Stiller is, of course, a past master of simmering discontent, and White provides him with numerous opportunities to savor it here, especially in the voiceover. But the actor goes beyond that, conveying that there’s more to Brad than mere bitterness and moving his status from pitiable to hopeful. Abrams helps enormously with his natural, unforced performance as a regular teen with anxieties of his own that he covers with a “whatever” attitude. Fischer engagingly brings her “Office” persona to the big screen, and Wilson, Clement and White seem to enjoy every moment of their cameos. It’s Sheen who stands out among Brad’s college buds, though, exuding the easygoing sense of unearned privilege that Brad lusts after—and ultimately recognizes as something that one shouldn’t really want.

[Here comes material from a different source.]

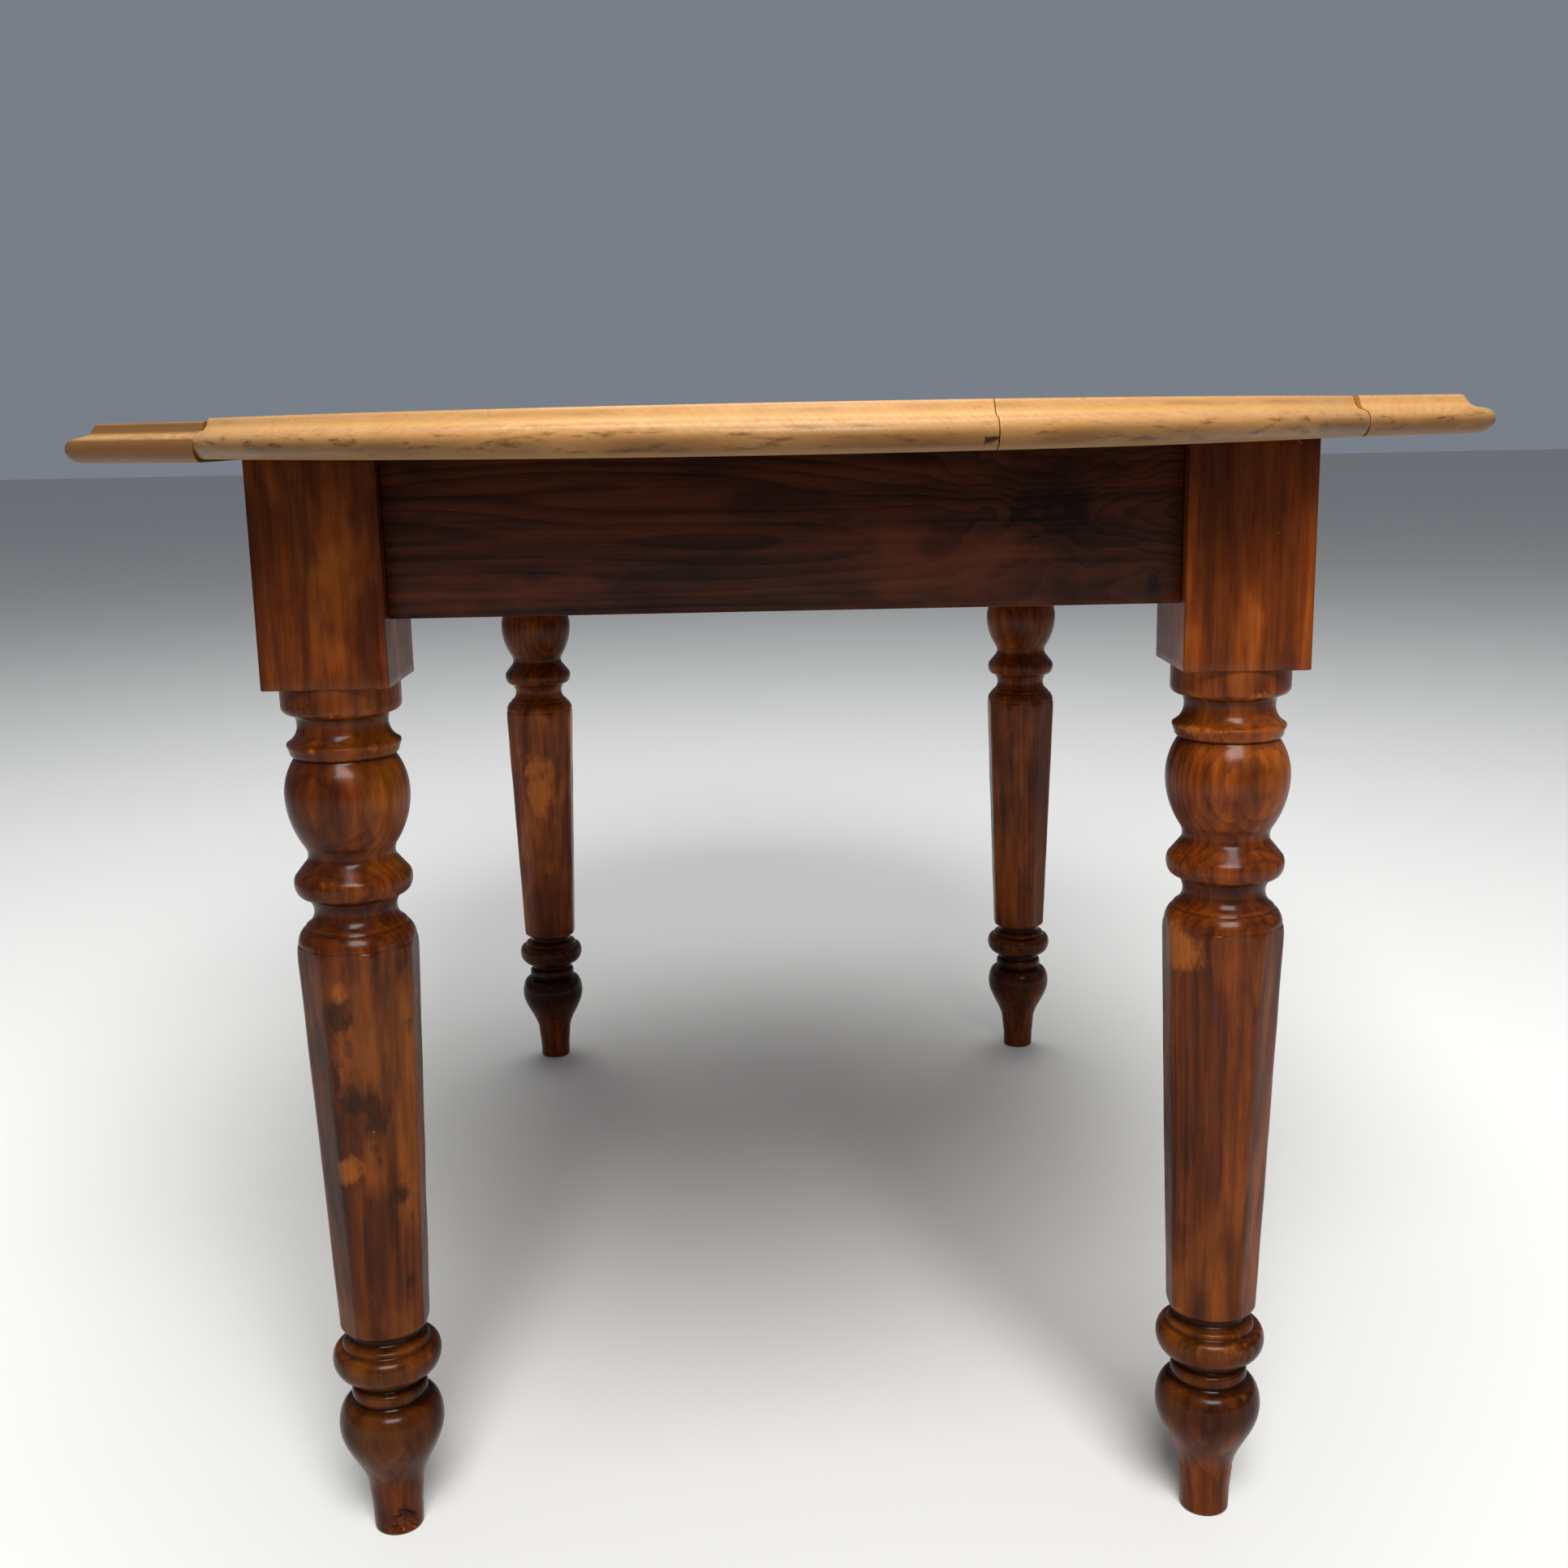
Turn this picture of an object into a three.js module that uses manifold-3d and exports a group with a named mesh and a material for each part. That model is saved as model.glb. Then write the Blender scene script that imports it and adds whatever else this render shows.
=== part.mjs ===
// Drop leaf table: four turned legs, four tenoned rails, a two-board fixed top with bowed ends,
// and two leaves on let-in iron hinges. Millimetres, +Z up. The origin is on the floor, at the
// middle of the table. X runs across the table, from leaf to leaf, and Y runs along it.

import * as THREE from 'three';
import { mergeVertices } from 'three/addons/utils/BufferGeometryUtils.js';
import Module from 'manifold-3d';

const wasm = await Module();
wasm.setup();

// ---------------------------------------------------------------- driving dimensions

const GAP = 0.3; // clearance between pieces that touch

// Heights
const TOP_UNDERSIDE = 720;
const TOP_THICKNESS = 23;
const BLOCK_BOTTOM = 582.4;
const RAIL_BOTTOM = 623.3;

// Legs
const LEG_X = 276.5; // leg axis, from the middle of the table
const LEG_Y = 456;
const BLOCK_WIDTH = 77;
const LEG_SIDES = 18;
const SHAFT_FLATS = 8;
const SHAFT_TOP = { z: 413, acrossFlats: 72.5 };
const SHAFT_FOOT = { z: 149, acrossFlats: 56 };

// Rails and their tenons
const RAIL_THICKNESS = 22;
const RAIL_SETBACK = 10; // rail face behind the leg face
const TENON = { length: 40, thickness: 9, bottom: 635, top: 705 };

// Top, in plan
const SEAM_X = 331; // leaf seam, and the hinge axis
const SEAM_END_Y = 531; // where the seam meets the bowed end
const HALF_LENGTH = 753;
const LEAF_CORNER = { x: 428, y: 468, radius: 28 };
const HALF_WIDTH = 510;
const SEAM_GAP = 0.5;
const BOARD_SEAM_X = 95.5; // glue line between the two boards of the fixed top
const OVERRUN = 30; // how far a slab is made past its seam before it is cut there

// Moulded edge: [inset from the nose, depth below the top face], from the underside up
const EDGE_PROFILE = [
  [9.5, 23], [6, 22], [2.6, 20], [0.5, 17], [0.3, 14], [1.2, 11.5],
  [3.5, 9.3], [7, 8], [12, 7.1], [15.5, 5.2], [17.6, 2.6], [19.8, 0],
];

// Hinges
const HINGE_YS = [-360, 0, 360];
const HINGE = { length: 64, plate: 2, topFlap: 20, leafFlap: 36 };
const KNUCKLE = { radius: 3.5, bore: 2.0, pin: 1.6, half: 10, clear: 0.4 };
const AXIS_Z = TOP_UNDERSIDE + HINGE.plate - KNUCKLE.radius;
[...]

Like all of White’s more personal projects, “Brad’s Status” is technically a bit ragged, but not irritatingly so, and DP Xavier Grobet makes good use of the Boston locations. Special credit goes to Mark Mothersbaugh’s score, which subtly reflects Brad’s emotional journey.
Mike White is, finally, one of our more interesting independent filmmakers. He bridges the divide between edgy and crowd-pleasing, being able to make pictures that are sharp, yet not so biting as to be alienating. He’s not the most sophisticated of directors—his visual style, if he has one, is grounded in simplicity rather than flamboyance of any sort. But he does make films that manage both to challenge and entertain—a nice combination that “Brad’s Status” again demonstrates.